You don’t have to memorize them all at once. Start with the ones that act like pronouns, since those often carry meaning in a single syllable.
| Accented Form | Plain Form | Meaning Difference |
|---|---|---|
| tú | tu | you (subject) vs your (possessive) |
| mí | mi | me (after a preposition) vs my |
| sí | si | yes / self vs if |
| dé | de | give (verb form) vs of / from |
| más | mas | more vs but (rare in modern writing) |
| sé | se | I know / be! vs reflexive or impersonal marker |
| aún | aun | still vs even |
| qué | que | what? vs that / which |
Common Errors And Simple Fixes
Most mistakes around “he” in Spanish come from speed. Your brain grabs the first spelling it learned. A tiny pause fixes that.
Writing El Before A Verb
If you see el right before a verb, stop and ask what you mean. In nearly all cases, you want él.
Using Él When You Mean “The”
This happens when autocorrect adds the accent. If él sits before a noun, check whether you meant the article el.
Mixing Up Subject And Object Words
A quick English test helps: if “him” fits better than “he,” Spanish may need lo or le instead of él.
Short Checklist Before You Hit Send
- Check accents on él, tú, and sí when they act as pronouns.
- Let the verb carry the subject when the sentence is clear.
- Use de él after a noun when su could point to more than one person.
- Pick lo for direct objects and le for indirect objects in standard classroom Spanish.
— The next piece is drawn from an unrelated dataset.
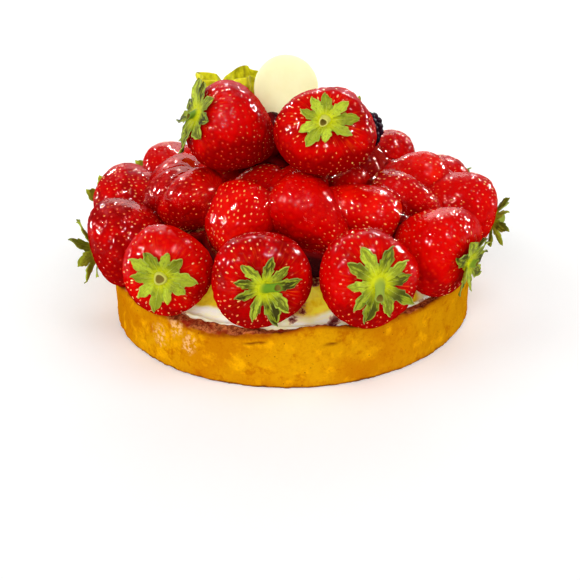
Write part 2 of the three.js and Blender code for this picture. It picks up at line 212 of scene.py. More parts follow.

- Read your sentence once aloud; your ear often catches a missing subject or a mismatched object word.
Once your eye is trained to spot the accent in él, you’ll start catching it everywhere: in short answers, in comparisons, and in sentences where the subject needs to stand out. That one mark keeps meaning sharp, and it turns “he” in Spanish from a guess into a clean choice.